- Arms of Stephen Longespée:Azure, six lions rampant or, a label of three gules
- Born: c. 1216
- Died: 1260
- Buried: Lacock Abbey, Wiltshire, England
- Noble family: Plantagenet
- Spouse: Emmeline de Riddlesford
- Issue: Emeline Longespée Ela Longespée
- Father: William Longespée, Earl of Salisbury
- Mother: Ela, Countess of Salisbury

= Stephen Longespée =

English knight

Stephen Longespée (c. 1216 – 1260) was an English knight who served as Seneschal of Gascony and as Justiciar of Ireland.

==Life==
Longespée was a son of William Longespée, 3rd Earl of Salisbury and Ela of Salisbury. He was a cousin of the King Henry III of England.

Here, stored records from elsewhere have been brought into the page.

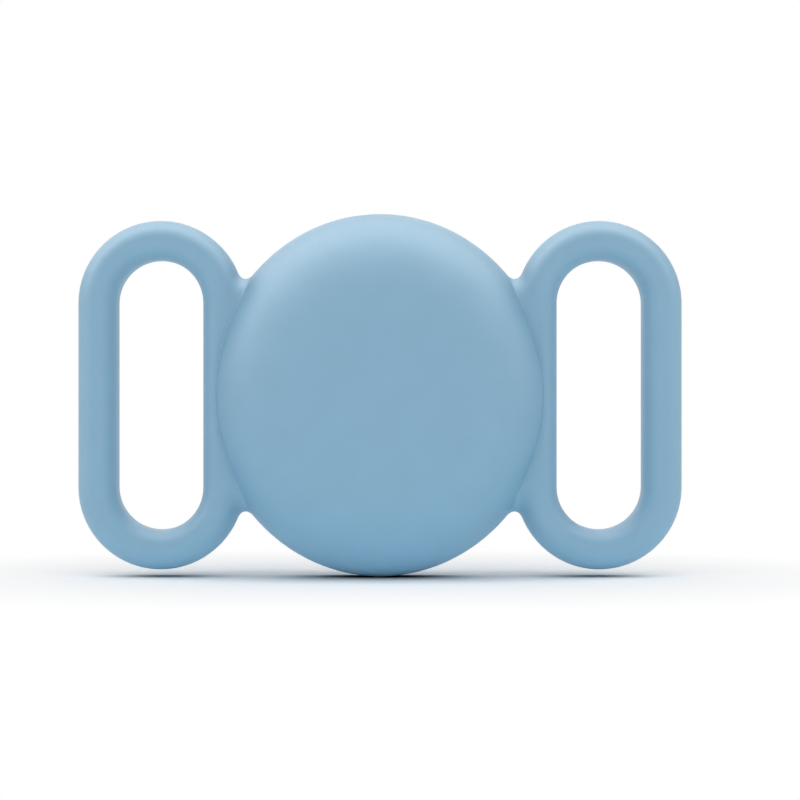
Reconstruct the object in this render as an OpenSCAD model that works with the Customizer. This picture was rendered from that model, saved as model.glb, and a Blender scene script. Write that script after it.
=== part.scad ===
// Slide-on strap holder for a round tracker tag, with the tag that it carries.
// Each piece is drawn lying on the holder's back face, with its height towards the domed front,
// and is then stood up: X runs along the strap, Z is up and the front looks along -Y.
// The origin is on the axis of the disc, in the plane of its back face.

/* [Holder disc] */
// Silicone beside the tag, at the left and right of the disc
side_wall = 1.48; // [1:0.01:3]
// Silicone above and below the tag
end_wall = 2.63; // [1:0.01:4]
// Silicone in front of the tag, at the crown
front_wall = 1.8; // [1.5:0.1:4]
// Height of the straight band round the disc, above the back face
band_h = 2.2; // [2:0.1:3]
// Radius of the flat middle of the dome's crown
crown_flat_r = 6; // [4:0.5:7]
// Fullness of the dome's shoulder, between the band and the flat of the crown
crown_power = 1.75; // [1.6:0.05:2.4]
// Radius of the disc's back edge
disc_back_r = 1.2; // [0.8:0.1:1.6]
// Room between the tag and its pocket
pocket_gap = 0.12; // [0.05:0.01:0.2]

/* [Strap loops] */
// Width of a strap slot, for the strap's thickness to pass at a slant
slot_w = 8.85; // [7:0.05:11]
// Height of a strap slot, for a 25 mm strap
slot_h = 27.8; // [26:0.1:31]
// Width of the bar round a slot
bar_w = 4.1; // [3.4:0.05:5]
// Thickness of a loop, from the back face
loop_t = 4.8; // [4:0.1:6]
// Silicone between the disc's widest point and a slot
slot_wall = 0.65; // [0.4:0.05:1.5]
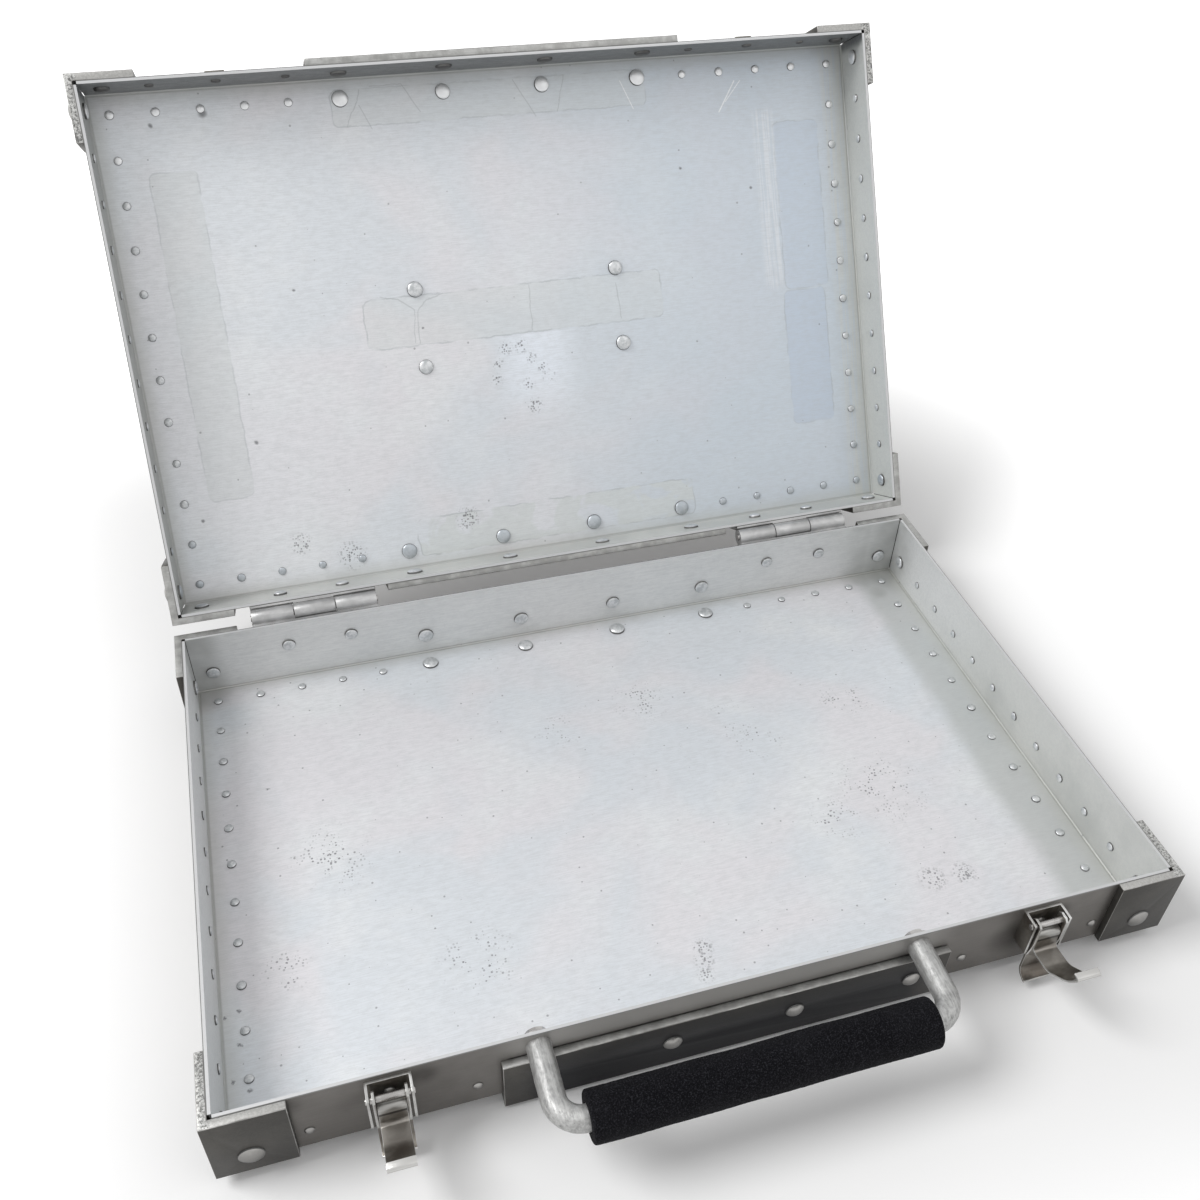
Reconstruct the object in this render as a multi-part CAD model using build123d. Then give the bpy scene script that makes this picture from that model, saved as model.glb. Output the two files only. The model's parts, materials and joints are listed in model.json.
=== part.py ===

His wife Emmeline was an heiress of her grandfather Walter de Riddlesford, and brought possessions in Connacht and Leinster in Ireland. In 1255, Longespée was appointed Seneschal of Gascony, where his administration was hampered by disputes with his cousin King Edward. Edward returned to England in 1255. Longespée remained until 1257 as Seneschal, then also returned to England. When Edward reluctantly recognised the Provisions of Oxford in 1258, Longespée was one of the four counsellors given to accept the reform program. In 1259, Longespée was appointed Justiciar of Ireland. He died in 1260.

==Marriage and issue==
Stephen married a distant cousin, Emmeline de Riddlesford, who was the widow of Hugh de Lacy, 1st Earl of Ulster, and the daughter of Walter de Riddlesford (son of another Walter de Riddlesford, and Amabilis Fitzhenry) and Annora Vitré. They had the following known issue:
- Emeline Longespée (died 1291), married Maurice FitzGerald, had issue
- Ela Longespée (died 1276), married Roger la Zouche, had issue.